Opponents of a lifting of the arms embargo argue that this would amount to "piling war upon war, stoking up the conflict, compounding the suffering of an already sorely stricken civilian population". But, differences in scale apart, are these not the same arguments that were used in 1942 by those who would have dissuaded the British from parachuting arms to the Free French? By the same argument, it was right to abandon the Warsaw ghetto; it was quite wrong to send arms to Spain in 1936. One should never - absolutely never - aid the terrified victim and help him to his feet, for fear of annoying the executioner.

5 What is at stake, finally, in this war? Why is this change of policy by European governments so vital? I accept that history never repeats itself. But I see no way, short of coining a new word, of avoiding the term neo-fascist or post-fascist when describing Serb militias who build concentration camps, who practice ethnic cleansing and deny fellow men the right to share the same soil unless they conform to some imagined ideal of "ethnic purity".

I also know that there is no example in history of a purely saintly or exemplary people. The Bosnian army has, during this conflict, committed abuses and crimes of its own (though not worse than those committed by combatants in other conflicts, such as the terrible actions of the Republicans in Spain in the early months of an otherwise just war).

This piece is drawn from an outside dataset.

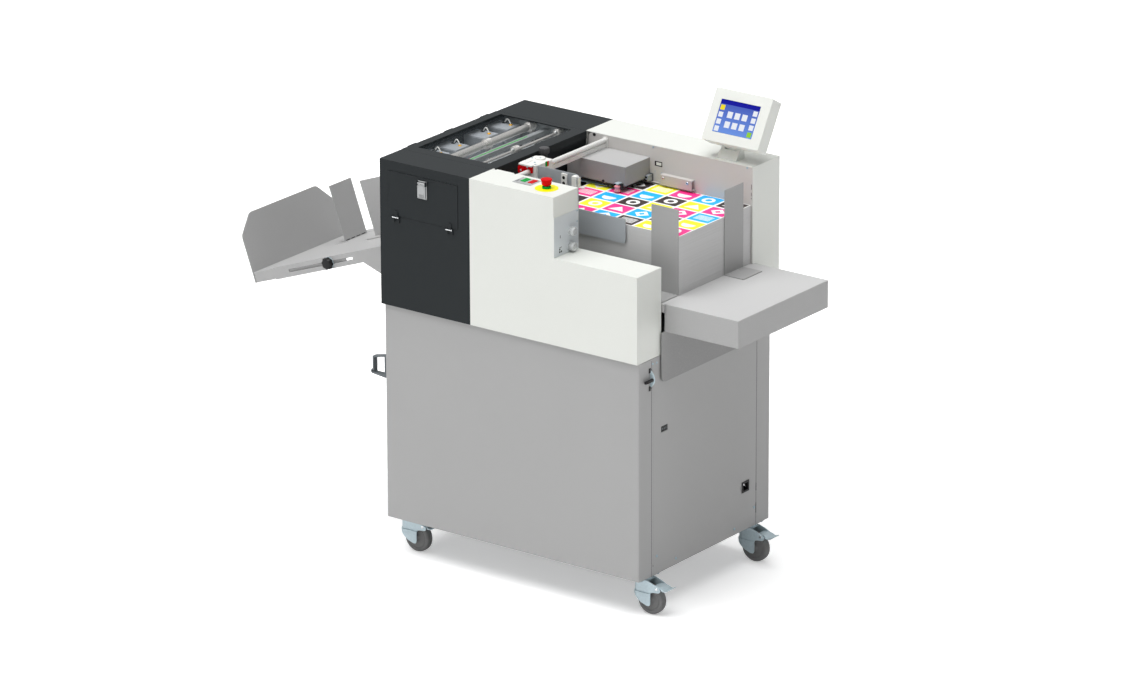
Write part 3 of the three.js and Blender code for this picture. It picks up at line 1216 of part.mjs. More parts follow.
function trayGuidePlate() {
  const { start, length, near, height, foot } = trayGuide;
  const { thick } = trayStop;
  return prism('x', outline([
    [near - foot, gap], [near + thick, gap], [near + thick, height], [near, height],
    [near, gap + thick], [near - foot, gap + thick],
  ]), [-start - length, -start]);
}

const machine = new THREE.Group();

machine.add(
  piece('cabinet_frame', cabinetFrame(), framePaint()),
  piece('cabinet_front_cover', cabinetFrontCover(), greyPaint()),
  piece('cabinet_rear_cover', cabinetRearCover(), greyPaint()),
  piece('cabinet_side_right', rightPanel(), greyPaint()),
  piece('cabinet_side_left', sidePanel(cabinet.left), greyPaint()),
  piece('mains_inlet', mainsInlet(), blackPlastic()),
  piece('docking_bow', dockingBow(), steel()),
  piece('side_latch', sideLatch(), blackPlastic()),
);

const cornerNames = ['front_left', 'front_right', 'rear_right', 'rear_left'];
castorPlaces().forEach(([x, y], i) => {
  const set = new THREE.Group();
  set.add(
    piece(`castor_fork_${cornerNames[i]}`, castorFork(), zinc()),
    piece(`castor_wheel_${cornerNames[i]}`, castorWheel(), paint('#767676', 0.7)),
    piece(`castor_pedal_${cornerNames[i]}`, castorPedal(), zinc()),
  );
  set.position.set(x, y, 0);
  machine.add(set);
});

machine.add(
  piece('dark_front_cover', darkFrontCover(), darkPaint()),
  piece('hatch_door', hatchDoor(), darkPaint()),
  piece('hatch_handle', hatchHandle(), silverPlastic()),
  piece('dark_rear_cover', darkRearCover(), darkPaint()),
  piece('lid_frame', lidFrame(), darkPaint()),
  piece('lid_window', lidWindow(), paint('#c8ccce', 0.1)),
  piece('sheet_deck', sheetDeck(), steel()),
  piece('perforating_bar', perforatingBar(), steel()),
  piece('perforating_disc_front', perforatingDisc(headPlaces()[0]), steel()),
  piece('perforating_disc_rear', perforatingDisc(headPlaces()[1]), steel()),
  piece('hold_down_bar', holdDownBar(), steel()),
  piece('actuator_bar', actuatorBar(), paint('#85898c', 0.5, 0.3)),
  piece('crease_beam', creaseBeam(), steel()),
  piece('infeed_roller_upper', infeedRoller(upperRollerZ()), paint('#4a4d50', 0.6, 0.3)),
  piece('infeed_roller_lower', infeedRoller(lowerRollerZ()), paint('#4a4d50', 0.6, 0.3)),
  piece('operator_cover', operatorCover(), whitePaint()),
  piece('start_key', keyCap(startAlong), paint('#00a83c', 0.4)),
  piece('stop_key', keyCap(stopAlong), paint('#e00a0a', 0.4)),
  piece('emergency_stop', estopButton(), paint('#d80808', 0.35)),
  piece('air_knob_upper', panelKnob(airKnob.upperDrop), silverPlastic()),
  piece('air_knob_lower', panelKnob(airKnob.lowerDrop), silverPlastic()),
  piece('rear_housing', rearHousing(), whitePaint()),
  piece('feeder_back_plate', backPlate(), paint('#beb8b5', 0.5)),
  piece('feed_table', feedTable(), paint('#c4c4c4', 0.5)),
  piece('paper_stack', paperStack(), paint('#f2f2f0', 0.9)),
  piece('near_guide', nearGuidePlate(), paint('#a0a0a0', 0.45, 0.5)),
  piece('tail_guide', tailGuidePlate(), paint('#a0a0a0', 0.45, 0.5)),
  piece('feed_head', feedHead(), paint('#8f9092', 0.5, 0.3)),
  piece('suction_rotor', suctionRotor(), blackPlastic()),
  piece('guide_bar', guideBar(), steel()),
  piece('guide_carriage', guideCarriage(), whitePaint()),
  piece('clamp_lever', clampLever(), paint('#d81414', 0.4)),
  piece('side_guide', sideGuidePlate(), steel()),
  piece('infeed_knob', infeedKnobCap(), blackPlastic()),
);

const screenSet = new THREE.Group();
screenSet.add(piece('monitor_case', monitorCase(), whitePaint()));
screenSet.position.set(monitorLeft, monitorNear, top + monitor.rise);
screenSet.rotation.x = -THREE.MathUtils.degToRad(monitor.tilt);
machine.add(screenSet);

const traySet = new THREE.Group();
traySet.add(
  piece('tray_channel', trayChannel(), greyPaint()),
  piece('tray_extension', trayExtension(), greyPaint()),
  piece('tray_knob', trayClampKnob(), blackPlastic()),
  piece('tray_stop', trayStopPlate(), greyPaint()),
  piece('tray_guide', trayGuidePlate(), greyPaint()),
);
const slope = THREE.MathUtils.degToRad(tray.slope);
traySet.position.set(-gap - tray.wall * Math.sin(slope), 0, top - tray.drop);
traySet.rotation.y = -slope;
machine.add(traySet);

// The origin goes to the middle of the ground under the whole machine
machine.updateMatrixWorld(true);
const bounds = new THREE.Box3().setFromObject(machine, true);
const middle = bounds.getCenter(new THREE.Vector3());
machine.children.forEach((child) => {
  child.position.x -= middle.x;
  child.position.y -= middle.y;
  child.position.z -= bounds.min.z;
});
machine.updateMatrixWorld(true);

export default machine;
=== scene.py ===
# %% [markdown]
# # A creasing and perforating machine
# A floor-standing machine for card and paper: sheets leave the pile on the right, pass the creasing and
# perforating tools under the clear lid, and land on the sloping tray on the left. The frame's solids are
# already to size. This script paints them, puts finer surfaces in place of the round and pressed parts, and
# adds what is too small for the solids: screws, plates, print, leads and marks.

# %% Frame
import math
import bmesh
import bpy
import numpy as np
from mathutils import Euler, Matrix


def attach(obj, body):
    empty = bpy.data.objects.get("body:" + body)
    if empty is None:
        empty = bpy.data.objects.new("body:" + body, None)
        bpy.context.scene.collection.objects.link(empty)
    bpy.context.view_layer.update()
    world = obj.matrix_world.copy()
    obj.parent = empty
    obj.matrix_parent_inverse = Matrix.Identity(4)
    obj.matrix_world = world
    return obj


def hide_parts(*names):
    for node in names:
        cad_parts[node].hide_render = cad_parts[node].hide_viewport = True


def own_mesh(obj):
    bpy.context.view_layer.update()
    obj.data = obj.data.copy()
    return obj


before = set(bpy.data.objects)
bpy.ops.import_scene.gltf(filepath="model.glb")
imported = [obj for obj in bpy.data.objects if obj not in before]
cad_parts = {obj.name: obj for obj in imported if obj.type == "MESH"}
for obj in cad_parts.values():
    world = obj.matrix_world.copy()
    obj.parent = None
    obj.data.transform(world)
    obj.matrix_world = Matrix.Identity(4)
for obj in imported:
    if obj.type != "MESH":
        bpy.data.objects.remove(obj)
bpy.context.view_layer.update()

# %% [markdown]
# The frame's origin lies on the floor under the middle of the machine. The drawing counts millimetres from
# the left end of the creasing unit, from the operator's face and from the floor, so one function turns a
# place in the drawing into a place in the frame. The top deck is 1100 mm up.

# %% Places
MIDDLE = np.array([243.19935, 310.0, 0.0])
TOP = 1100.0


def metres(points):
    """Millimetres of the drawing in the frame's metres: less the frame's own origin, over a thousand."""
    return (np.asarray(points, float).reshape(-1, 3) - MIDDLE) / 1000


def add_object(name, data):
    """A new object of the scene that holds the data."""
    made = bpy.data.objects.new(name, data)
    bpy.context.collection.objects.link(made)
    return made


print("pile's top:", metres([376, 187, TOP - 104])[0].round(3))

# %% [markdown]
# ## Camera, floor and light
# The photograph was taken with a long lens from the operator's right, 37 degrees round and 19 degrees up.
# The camera comes first, since every later choice is judged through it.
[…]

How can one refuse to accept that Bosnia, before it became a country, was, and remains, an idea, or, if you prefer, a culture? Its message was: "You can be a Serb, a Croat, a Jew, a Muslim, you can belong to different 'ethnic groups' or 'nationalities' and yet belong for centuries to a successful community"? On the Serb side, you see behaviour, a culture, which precisely mirrors the values which Europe rebuilt itself to fight against after1945. On the Bosnian side you see the values and the actions on which the modern Europe aspires to build. (It is not sufficiently known that a considerable minority of Serbs and Croats remain in Sarajevo and all the other towns obstinately called Muslim by the press).

This is why this war is our war. And this is why our involvement must not, from now on, be restricted to protection of our own UN troops or the defence of beleaguered enclaves. We must go beyond this. We must bring down Karadzic and rid Bosnia - including the Serb people of Bosnia - of a psychopathic terrorist who defies the most elementary tenets of democratic civilisation.

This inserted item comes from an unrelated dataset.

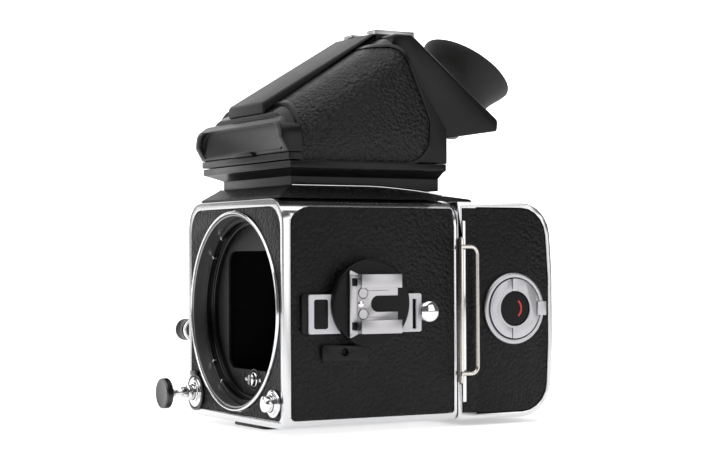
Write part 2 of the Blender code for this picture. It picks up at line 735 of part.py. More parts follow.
def build_fairing():
    """Sloping black cover on the body's top with the pocket that the finder slides into."""
    low, high = TOP + GAP, TOP + FAIRING_HEIGHT
    wide, narrow = HALF - 3.5, COLLAR_HALF + 2.2
    across = [(-wide, low), (wide, low), (wide - 0.4, low + 1.2), (narrow, high), (-narrow, high),
              (0.4 - wide, low + 1.2)]
    fairing = plate("finder_fairing", across, 1.5, BODY_DEPTH - 1.5, "XZ")
    rear = BODY_DEPTH - 1.5
    along = [(2.2, low - 1), (rear + 1, low - 1), (rear + 1, high - 3.2), (rear - 10, high - 1.7), (rear - 22, high - 0.5),
             (rear - 34, high + 0.1), (9.6, high + 0.1), (2.6, low + 1.0)]
    keep_inside(fairing, plate("fairing_side", along, -60, 60, "YZ"))
    pocket = box("finder_pocket", (-COLLAR_HALF - 0.4, 10.0, TOP + POCKET_FLOOR), (COLLAR_HALF + 0.4, 99, TOP + 20))
    well = box("fairing_well", (-28.5, 14.0, TOP - 2), (28.5, 71.5, TOP + 20))
    cut(fairing, pocket, well)
    finish(fairing, "black_paint")


# Magazine -------------------------------------------------------------------------------------------------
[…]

Perhaps we should also reconsider the very principles of the partition plans concocted by Vance and Owen. We should turn them on their head so that they no longer divide "religions" or "regions", still less "races" and "ethnic groups". They should instead divide an anti-fascist Bosnia from a neo-fascist Bosnia. It is time to take sides. It is time to break once and for all with an approach which consisted of placing victims back- to-back with their executioners. It is Europe, and its very spirit, which will die or endure in Sarajevo.